The main focus will be on our DPDK application called fastcapa-ng that takes telemetry packets from the wire and pushed it to Kafka. It can do filtering, down-sampling (user specified 1:X ration) and histogram generation (user configurable) that we implemented in this DPDK app. We also show prometheus / Grafana integration to monitor our pipeline.

I will show how we can run stream processing application using Kafka Streams API. Simple code for SYN Flood detection example will be shown.

Ingest rate challenges will be highlighted.

Bio: Richard Cziva is a software engineer at ESnet. He has a range of technical interests including traffic and performance analysis, data-plane programmability, high-speed packet processing, software-defined networking, and network function virtualization.
Prior to joining ESnet in 2018, Richard was a Research Associate at University of Glasgow, where he looked at how advanced services (e.g., personalized firewalls, intrusion detection modules, measurement functions) can be implemented and managed inside wide area networks with programmable edge capabilities.
Richard holds a BSc in Computer Engineering (2013) from Budapest University of Technology and Economics, Hungary and a Ph.D. in Computer Science (2018) from University of Glasgow, United Kingdom.

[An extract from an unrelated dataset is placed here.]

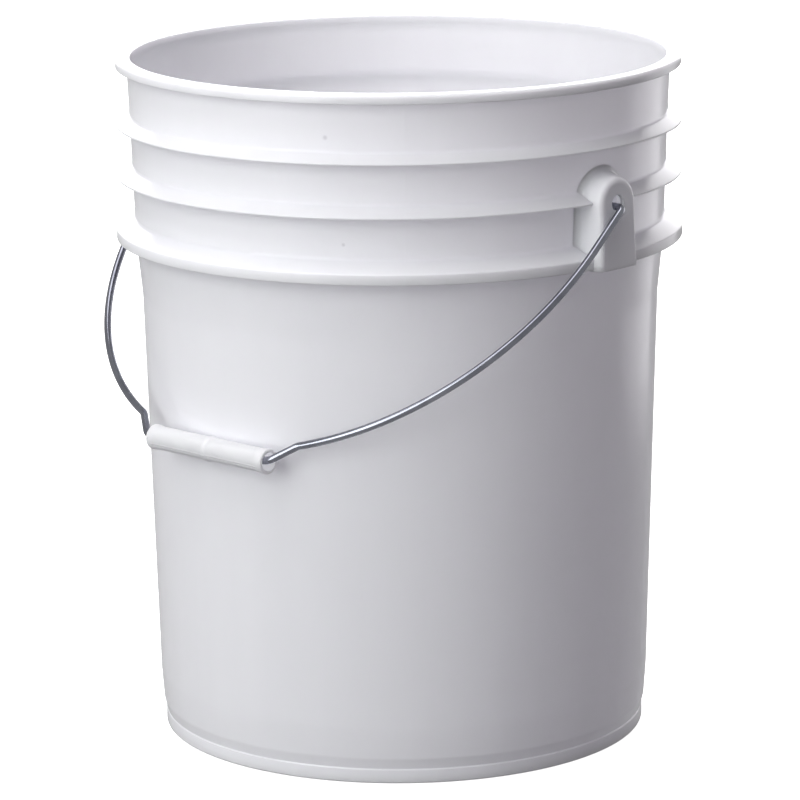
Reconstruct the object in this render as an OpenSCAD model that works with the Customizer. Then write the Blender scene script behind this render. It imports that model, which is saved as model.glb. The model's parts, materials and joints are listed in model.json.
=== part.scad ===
// Plastic fermenting bucket: a ribbed open pail with a swinging wire bail and a loose tube grip.
// Millimetres, +Z up. The origin is the middle of the circle the foot stands on.
// The ears lie on the X axis and the bail hangs towards -Y.

/* [Bucket] */
// Outer diameter of the rim
rim_d = 302; // [300:0.5:304]
// Height from the foot to the top of the rim
pail_h = 366.5; // [365:0.5:372]
// Outer diameter of the foot ring
foot_d = 261.6; // [258:0.2:262]
// Thickness of the wall and of the floor
wall_t = 2.3; // [2:0.1:2.8]
// Height of the rim's outer face
rim_face = 3.5; // [3:0.1:4.5]
// Outer diameter of the two stiffening ribs
rib_d = 302.8; // [300:0.2:303]
// Outer diameter of the skirt
skirt_d = 304; // [302:0.2:305]
// Height of the upright face of the skirt
skirt_face = 5.6; // [4:0.2:8]

/* [Ears] */
// Height of the middle of the ear holes
ear_z = 302.7; // [300:0.1:304]
// Distance from the bucket axis to the face of an ear, at the hole
ear_x = 155.6; // [155:0.1:156]
// Half the width of an ear at its face
ear_half = 13; // [12.5:0.1:14]
// Diameter of the hole for the bail
ear_hole_d = 8.6; // [8.4:0.1:9.4]
// Thickness of the ear's shell
ear_t = 2.4; // [2:0.1:2.5]

/* [Bail] */
// Diameter of the wire
wire_d = 4; // [3.6:0.1:4]
// Distance from the bail's middle to the centre of each leg
bail_half = 161; // [161:0.1:162]
// Side play taken up towards -X
bail_shift = 2.5; // [2:0.1:2.5]
// Angle of the resting bail from straight down
rest_deg = 48.8; // [48.8:0.1:60]
// Distance from the hinge axis to the axis of the grip
grip_reach = 191.5; // [191.5:0.5:196]

/* [Grip] */
// Length of the tube
grip_len = 85.5; // [80:0.5:88]
// Outer diameter of the tube
grip_d = 12.6; // [11:0.1:13]
// Thickness of the tube wall
grip_t = 1.5; // [1.2:0.1:2]

/* [Hidden] */

$fn = 180;
wire_fn = 32;
bend_fn = 72;

// Foot and floor
foot_r = foot_d / 2;
foot_ring_t = 3.2;
foot_band_z = 7;
floor_z = 3.2;

// Outer wall as [radius, height], from the foot to under the rim
neck_r = 144.8;
neck_z = pail_h - 5;
wall_line = [
    [foot_r - 0.3, 8],
    [131.9, 13.5],
    [133.1, 30],
    [138.7, 238],
    [141.2, 264],
    [142, 280.6],
    [143.9, 336],
    [neck_r, neck_z]
];

// Rim
rim_r = rim_d / 2;
rim_inner_r = 143.9;
rim_round = 1.6;
rim_t = 2.6;
lip_t = 1.9;
rim_low_z = pail_h - rim_round - rim_face;

// Ribs and skirt, each with the wall's radius where it joins
rib_r = rib_d / 2;
rib_edge_t = 1;
rib_root_t = 3.2;
rib_slope = 0.56;
rib1_z = 331.5;
rib1_wall_r = 143.7;
rib2_z = 304;
rib2_wall_r = 142.8;
skirt_r = skirt_d / 2;
skirt_wall_r = 142;
skirt_low_z = 269.4;
skirt_top_z = skirt_low_z + skirt_face;
skirt_rise = 5.6;
skirt_t = 2.6;
root = 1.2;

// Ears. Their faces lean out towards the bottom.
ear_back_x = 138;
ear_front_x = 160;
ear_draft = 0.27;
ear_lean = 2.3;
ear_low_z = 268.6;
ear_chamfer = 0.6;

// A cone within the wall's thickness, which keeps ribs and ears out of the inside
core_low_z = 248.6;
core_h = 90;
core_r1 = 139.2;
core_r2 = 143;

// Bail shape in its own plane: x across, y away from the hinge axis
wire_r = wire_d / 2;
hinge_z = ear_z - 1.9;
bend_r = 3;
hook_x = bail_half - 12.8;
hook_y = -6.5;
arc_y = 28.5;
arc_deg = 69;
arc_end = [bail_half * cos(arc_deg), arc_y + bail_half * sin(arc_deg)];
jog = [45, grip_reach];
knuckle_r = wire_r + 0.06;
grip_slide = 3.4;

// One straight run of wire between two points of the bail's plane.
module run(a, b) {
    step = b - a;
    translate([a.x, a.y, 0])
        rotate([0, 0, atan2(step.y, step.x)])
            rotate([0, 90, 0])
                cylinder(h = norm(step), r = wire_r, $fn = wire_fn);
}

// A quarter bend in the bail's plane, of radius bend_r about centre, that starts at angle first.
module quarter_bend(centre, first) {
    translate([centre.x, centre.y, 0])
        rotate([0, 0, first])
            rotate_extrude(angle = 90, $fn = bend_fn)
                translate([bend_r, 0])
                    circle(r = wire_r, $fn = wire_fn);
}

// A set in the wire, where two runs meet at an angle.
module knuckle(p) {
    translate([p.x, p.y, 0])
        sphere(r = knuckle_r, $fn = wire_fn);
}

// One half of the bail on the +X side, without the straight run through the grip.
module half_bail() {
    run([hook_x, hook_y], [hook_x, -bend_r]);
    quarter_bend([hook_x + bend_r, -bend_r], 90);
    run([hook_x + bend_r, 0], [bail_half - bend_r, 0]);
    quarter_bend([bail_half - bend_r, bend_r], 270);
    run([bail_half, bend_r], [bail_half, arc_y]);
    translate([0, arc_y, 0])
        rotate_extrude(angle = arc_deg)
            translate([bail_half, 0])
                circle(r = wire_r, $fn = wire_fn);
    knuckle(arc_end);
    run(arc_end, jog);
    knuckle(jog);
}

// Puts a shape drawn in the bail's plane into its resting place.
module at_rest() {
    translate([-bail_shift, 0, hinge_z])
        rotate([-90 - rest_deg, 0, 0])
            children();
}

module bail() {
    color([0.72, 0.73, 0.76])
        at_rest() {
            half_bail();
            mirror([1, 0, 0])
                half_bail();
            run([-jog.x, jog.y], jog);
        }
}

module grip() {
    grip_r = grip_d / 2;
    color([0.93, 0.93, 0.94])
        at_rest()
            translate([grip_slide, grip_reach, 0])
                rotate([0, 90, 0])
                    difference() {
                        cylinder(h = grip_len, r = grip_r, center = true);
                        cylinder(h = grip_len + 2, r = grip_r - grip_t, center = true);
                    }
}

// The plain wall with its foot and floor, without ribs or ears.
module shell() {
    inner_wall = [for (i = [len(wall_line) - 1 : -1 : 2]) wall_line[i] - [wall_t, 0]];
    foot_ring = [
        [0, floor_z],
        [foot_r - foot_ring_t - 0.8, floor_z],
        [foot_r - foot_ring_t, 0],
        [foot_r - 0.8, 0],
        [foot_r, 0.8],
        [foot_r, foot_band_z]
    ];
    floor_corner = [
        [129.4, 14],
        [127.6, floor_z + wall_t + 2],
        [124.5, floor_z + wall_t],
        [0, floor_z + wall_t]
    ];
    rotate_extrude()
        polygon(concat(foot_ring, wall_line, inner_wall, floor_corner));
}

// The rim's flange with its turned-down lip.
module rim() {
    rotate_extrude()
        polygon([
            [rim_inner_r - 1.2, neck_z],
            [rim_inner_r - 0.9, pail_h - 1],
            [rim_inner_r, pail_h],
            [rim_r - rim_round, pail_h],
            [rim_r - 0.5, pail_h - 0.5],
            [rim_r, pail_h - rim_round],
            [rim_r, rim_low_z],
            [rim_r - lip_t, rim_low_z],
            [rim_r - lip_t, pail_h - rim_t],
            [neck_r + 0.8, pail_h - rim_t],
            [neck_r, neck_z]
        ]);
}

// A thin conical flange whose edge is at height z. It joins the wall where the wall's radius is r.
module rib(z, r) {
    rise = (rib_r - r) * rib_slope;
    rotate_extrude()
        polygon([
            [r - root, z + rise - rib_root_t],
            [r, z + rise - rib_root_t],
            [rib_r, z - rib_edge_t],
            [rib_r, z],
            [r, z + rise],
            [r - root, z + rise]
        ]);
}

// The lowest flange, with an upright face.
module skirt() {
    rotate_extrude()
        polygon([
            [skirt_wall_r - root, skirt_top_z + skirt_rise - rib_root_t],
            [skirt_wall_r, skirt_top_z + skirt_rise - rib_root_t],
            [skirt_r - lip_t, skirt_top_z - skirt_t],
            [skirt_r - lip_t, skirt_low_z],
            [skirt_r, skirt_low_z],
            [skirt_r, skirt_top_z],
            [skirt_wall_r, skirt_top_z + skirt_rise],
            [skirt_wall_r - root, skirt_top_z + skirt_rise]
        ]);
}

// A drafted ear shape with a leaning face. Its outline is drawn in by t.
module ear_block(t, low_z) {
    back_half = ear_half - t + ear_draft * (ear_x - ear_back_x);
    front_half = back_half - ear_draft * (ear_front_x - ear_back_x);
    cut_w = 2 * back_half + 2;
    cut_h = 120;
    difference() {
        union() {
            translate([ear_back_x, 0, ear_z])
                rotate([0, 90, 0])
                    cylinder(h = ear_front_x - ear_back_x, r1 = back_half, r2 = front_half);
            translate([0, 0, low_z])
                linear_extrude(height = ear_z - low_z)
                    polygon([
                        [ear_back_x, -back_half],
                        [ear_front_x, -front_half],
                        [ear_front_x, front_half],
                        [ear_back_x, back_half]
                    ]);
        }
        translate([ear_x - t, 0, ear_z])
            rotate([0, -ear_lean, 0])
                translate([0, -cut_w / 2, -cut_h / 2])
                    cube([10, cut_w, cut_h]);
    }
}

module ear_hole() {
    translate([ear_x - 6, 0, ear_z])
        rotate([0, 90, 0])
            cylinder(h = 8, d = ear_hole_d);
    translate([ear_x - ear_chamfer, 0, ear_z])
        rotate([0, 90, 0])
            cylinder(h = 1, d1 = ear_hole_d, d2 = ear_hole_d + 2);
}

module bucket() {
    color([0.94, 0.94, 0.96]) {
        shell();
        rim();
        difference() {
            union() {
                rib(rib1_z, rib1_wall_r);
                rib(rib2_z, rib2_wall_r);
                skirt();
                for (a = [0, 180])
                    rotate([0, 0, a])
                        ear_block(0, ear_low_z);
            }
            for (a = [0, 180])
                rotate([0, 0, a]) {
                    ear_block(ear_t, ear_low_z - 10);
                    ear_hole();
                }
            translate([0, 0, core_low_z])
                cylinder(h = core_h, r1 = core_r1, r2 = core_r2);
        }
    }
}

bucket();
bail();
grip();
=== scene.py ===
"""The looks of a white plastic fermenting bucket with a wire bail and a tube grip.

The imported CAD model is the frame. The bucket's moulding, its hollow ears, the wire and the grip are
remade here with their fillets, parting lines, bends and lips, in the same place and at the same size.
Sizes are in millimetres in the tables below, and in metres in Blender.
"""

import json
import math

import bmesh
import bpy
from mathutils import Matrix, Vector


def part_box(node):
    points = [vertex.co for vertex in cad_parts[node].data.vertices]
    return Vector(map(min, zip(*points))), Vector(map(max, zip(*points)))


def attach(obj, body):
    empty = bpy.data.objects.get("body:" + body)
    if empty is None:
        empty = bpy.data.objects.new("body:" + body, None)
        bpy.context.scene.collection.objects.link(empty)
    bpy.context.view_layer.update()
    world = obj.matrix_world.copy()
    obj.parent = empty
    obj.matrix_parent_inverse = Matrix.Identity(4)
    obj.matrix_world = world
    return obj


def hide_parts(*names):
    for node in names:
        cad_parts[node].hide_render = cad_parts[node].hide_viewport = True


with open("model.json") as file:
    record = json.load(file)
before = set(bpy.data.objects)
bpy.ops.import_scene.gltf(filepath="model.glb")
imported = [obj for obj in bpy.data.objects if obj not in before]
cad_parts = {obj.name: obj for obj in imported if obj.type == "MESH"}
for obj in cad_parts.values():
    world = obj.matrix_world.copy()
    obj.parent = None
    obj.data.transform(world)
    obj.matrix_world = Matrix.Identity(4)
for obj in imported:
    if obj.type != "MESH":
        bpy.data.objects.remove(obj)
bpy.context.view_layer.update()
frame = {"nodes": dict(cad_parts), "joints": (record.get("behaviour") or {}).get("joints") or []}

MM = 0.001

# ---------------------------------------------------------------- sizes shared with the CAD model
bucket_low, bucket_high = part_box("bucket")
grip_low, grip_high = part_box("grip")
bail_low, bail_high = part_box("bail")
joints = {joint["name"]: joint for joint in frame["joints"]}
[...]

NetSage Use Cases and Scalability, Doug Southworth (Indiana University)

Abstract: NetSage is a unified, open, privacy-aware measurement, analysis, and visualization service designed to address the needs of today’s research and education (R&E) data sharing collaborations. The innovative aspect of NetSage is not in the individual pieces but rather in the integration of data sources to support objective performance observations as a whole. NetSage uses a combination of passive and active measurement data to provide longitudinal performance visualizations via performance Dashboards. The Dashboards can be used to identify changes of behaviors over monitored resources, new patterns for data transfers, or unexpected data movement to help researchers achieve better performance for inter-institutional data sharing

Bio: Doug Southworth is a Network Systems Analyst for International Networks at Indiana University, working with EPOC, perfSONAR, and NetSage in both developer and science engagement roles, focusing on performance analysis. Prior to working at IU, Southworth has held senior systems engineer positions with several state and federal agencies, including his last position with the United States Courts.

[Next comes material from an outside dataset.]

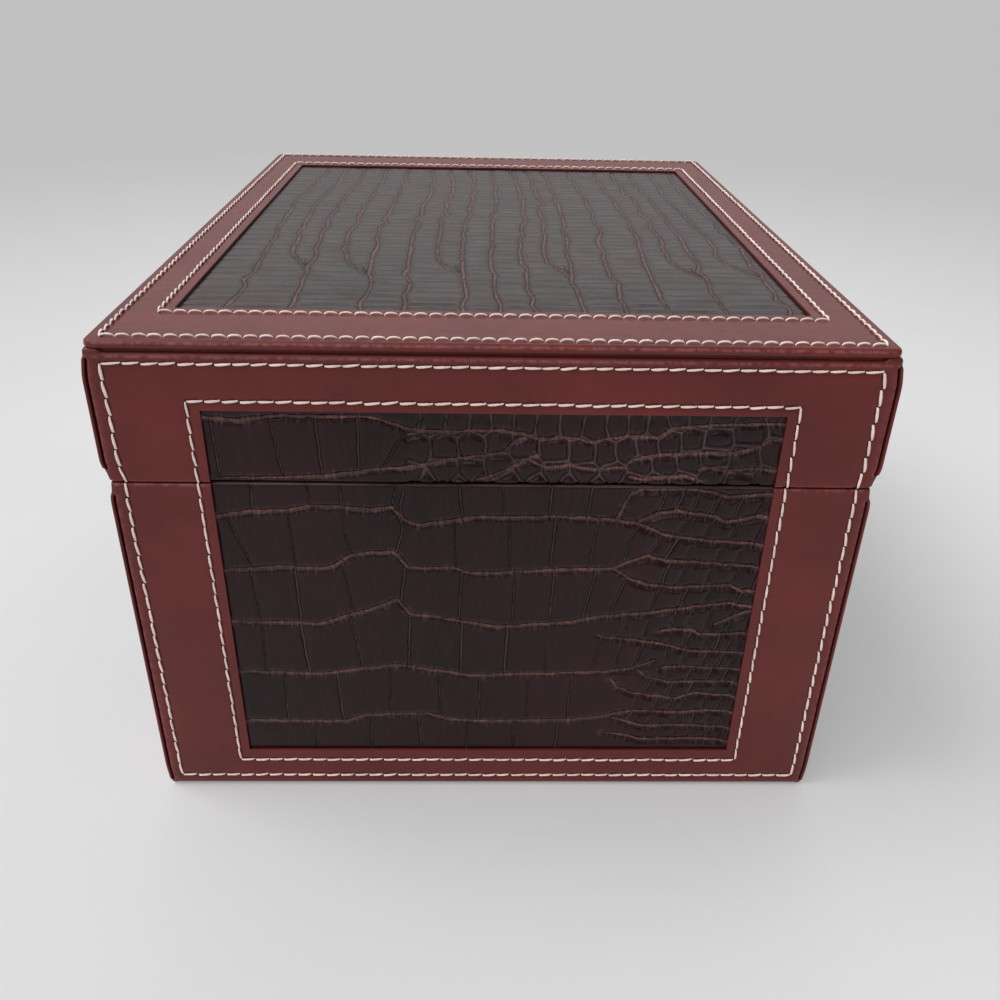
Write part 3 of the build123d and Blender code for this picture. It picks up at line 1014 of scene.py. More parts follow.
FRONT_FOLDS = (
    ((-99, 125.3), (-94.5, 125.5), (-83.7, 127.4), (-70.3, 127.9), (-62.9, 129.7), (-53.2, 129.5),
     (-41.1, 128.5), (-35, 129.6), (-31.5, 124.7), (-26.1, 122.6), (-16.8, 123.8), (-6.9, 125.9),
     (5.9, 125.7), (23.5, 126.3), (41.2, 125.2), (48.4, 124), (53.6, 122.1), (59.5, 119.2),
     (70.5, 117.2), (85.1, 116), (99, 115.3)),
    ((50.7, 124.5), (57.2, 127.8), (63.4, 128.7), (76.5, 126.4), (81, 124.3), (90.7, 126.5), (99, 127)),
    ((42.6, 125.4), (44, 129.1), (46.6, 135.4), (50.7, 137.4), (65.2, 137.5), (74.5, 136.4), (80.3, 134.1),
     (94.2, 135.8), (99, 136)),
    ((-99, 103), (-73.6, 104.9), (-61.1, 104.2), (-56, 105.4), (-50.1, 110), (-41.9, 111.1),
     (-35, 111.5), (-30.2, 105.2), (-23.3, 104.5), (-15.7, 105.3), (-6.8, 102.4), (6.5, 103.3),
     (21, 104.3), (42.8, 104.9), (47.6, 107.6), (54.7, 110.2), (61.4, 108.1), (71.7, 107.8),
     (93.9, 105.8), (99, 105.5)),
    ((42.8, 104.9), (50.6, 99.8), (55.9, 98), (65.6, 96.7), (86.2, 97.8), (90.3, 95.1), (99, 96.4)),
    ((-99, 81), (-75.8, 80.6), (-62.9, 79.9), (-51.6, 84), (-43, 86.9), (-34.5, 90.9), (-30.1, 84.6),
     (-20.4, 83.4), (-6.6, 80.3), (1.8, 79), (18.3, 80.4), (29.5, 81.4), (40.7, 84.3), (55.6, 85),
     (66.7, 87), (86.5, 90.1), (91.5, 88.5), (99, 89.5)),
    ((39, 75.4), (45.2, 74), (60.7, 71.7), (68.5, 69.8), (75, 67.9), (89.7, 67.2), (99, 67.8)),
    ((62.5, 77), (67.6, 78), (75.1, 77.6), (77.6, 75.7), (89.2, 75.8), (99, 77.7)),
    ((82.6, 80.4), (95.3, 87)),
    ((-99, 57.8), (-64.6, 56.4), (-51, 58.7), (-34.1, 60.9), (-24.1, 58.8), (-6.5, 55.8),
     (15.4, 56.8), (42.6, 57.9), (51.8, 58.9), (61.6, 63)),
    ((55.6, 59), (60, 55.1), (67.4, 52.6), (89.3, 53.2), (99, 52)),
    ((65, 59.6), (75, 60.4), (88, 59.2), (99, 60)),
    ((46, 54), (48.7, 50.1), (55.1, 47.1), (71.4, 44.4), (79, 47.2), (99, 45.5)),
    ((-99, 33), (-55.9, 32.7), (-48.8, 36), (-24.5, 37), (-17.6, 34.3), (-6.4, 32.9), (32.3, 33.7),
     (41.8, 35.4), (56, 38.2), (72, 37.4), (88, 38.6), (99, 37.5)),
    ((48, 34.5), (60, 30.4), (76, 30.9), (99, 29.4)),
    ((44, 27.6), (60, 23.4), (80, 23.8), (99, 22.6)),
)
FRONT_CUTS = (
    ((-82, 140), (-82.4, 127.2)), ((-63.5, 140), (-62.2, 129.2)), ((-52, 140), (-52.2, 129.2)),
    ((-33, 140), (-35, 130)), ((-30.5, 136.7), (-31.9, 130.8), (-31.5, 124.9)),
    ((-12, 140), (-10.6, 124.8)), ((3, 140), (3.2, 125.6)), ((20, 140), (19.2, 126)),
    ((33.5, 140), (32.4, 125.8)),
    ((-91, 124.5), (-84.7, 104.4)), ((-70.5, 127.6), (-69.4, 104.6)),
    ((-51.5, 129), (-51.4, 119.1), (-49.6, 110.4)), ((-34.2, 129), (-31.3, 121.5), (-33.9, 111.4)),
    ((-13.6, 124.2), (-13.2, 104.6)), ((5.5, 125.6), (5.9, 103.4)), ((21.5, 126), (20.3, 104.2)),
    ((36.4, 125.4), (33.9, 104.6)), ((50.6, 122.8), (47.5, 116.7), (46.6, 107.2)),
    ((58.6, 118.8), (58.5, 116), (54.7, 110.4)),
    ((-86, 103.6), (-84, 80.8)), ((-70, 104.6), (-69.6, 80.4)), ((-53, 104.8), (-50, 84.6)),
    ((-31, 107), (-33, 90)), ((-11, 103.8), (-12, 81.6)), ((8, 103.2), (7.4, 79.6)),
    ((22, 104.2), (21, 80.6)), ((37, 104.6), (33, 82.2)), ((48, 101), (43, 84.6)),
    ((-84, 80.8), (-84.6, 57.4)), ((-70, 80.4), (-68.4, 56.8)), ((-52, 84), (-48, 59)),
    ((-30, 84.6), (-31, 60.4)), ((-11, 81.6), (-11.4, 56.8)), ((6, 79.4), (5, 56.4)),
    ((20, 80.4), (20.6, 57.2)), ((41, 75), (38, 57.8)),
    ((-78, 57), (-78.4, 32.8)), ((-58, 57.4), (-57, 32.8)), ((-38, 60.4), (-38.8, 36.6)),
    ((-20, 58), (-19, 35)), ((-4, 55.8), (-4.6, 33)), ((14, 56.6), (14.4, 33.4)),
    ((31, 57.4), (30, 33.6)), ((-68, 32.8), (-68.4, 16)), ((-46, 36.2), (-47, 16)),
    ((-28, 36.8), (-27, 16)), ((-9, 33.2), (-9.4, 16)), ((9, 33.4), (9.6, 16)), ((27, 33.6), (26, 16)),
)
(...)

A Proposal towards sFlow Monitoring Dashboards for AI-controlled NRENs, Mariam Kiran (Esnet)

Abstract: Network monitoring collects heterogeneous data such as various kinds of performance data such as TCP transfers, packet-related checks, bandwidth, download speeds, and more, usually through passive and active probing of the network. Multiple monitoring tools can help collect these disparate, heterogeneous metrics, but mostly through probing the network which introduces challenges of extra noise or packets that are also recorded. Additionally having a visualization tool that encompasses all this data into one is challenging to build. In this paper, we start by discussing NetGraf, a tool we were developing for multiple network monitoring tools to visualize using Grafana, and discuss the key findings and challenges we faced. As a result, we propose to further work towards sFlow monitoring dashboard to improve network monitoring challenges. This paper contributes to the theme of automating open-source network monitoring tools software setups and their usability for researchers looking to deploy an end-to-end monitoring stack on their own testbeds.

Bio: Mariam Kiran is a research scientist with shared positions with Energy Sciences Network and the Scientific Data Management (SDM) group in Computational Research Division. Her work specifically concentrates on using advanced software and machine learning techniques to advance system architectures, particularly high-speed networks such as DOE networks.

Her current work is exploring reinforcement learning, unsupervised clustering and classification techniques to optimally control distributed network resources, improving high-speed big data transfers for exascale science applications and optimize how current network infrastructure is utilized. Kiran is the recipient of the DOE ASCR Early Career Award in 2017. Before joining LBNL in 2016, Kiran held positions as a lecturer and research fellow at the Universities of Sheffield and Leeds in the UK. She earned her undergrad and PhD degree in software engineering and computer science from the University of Sheffield, UK in 2011.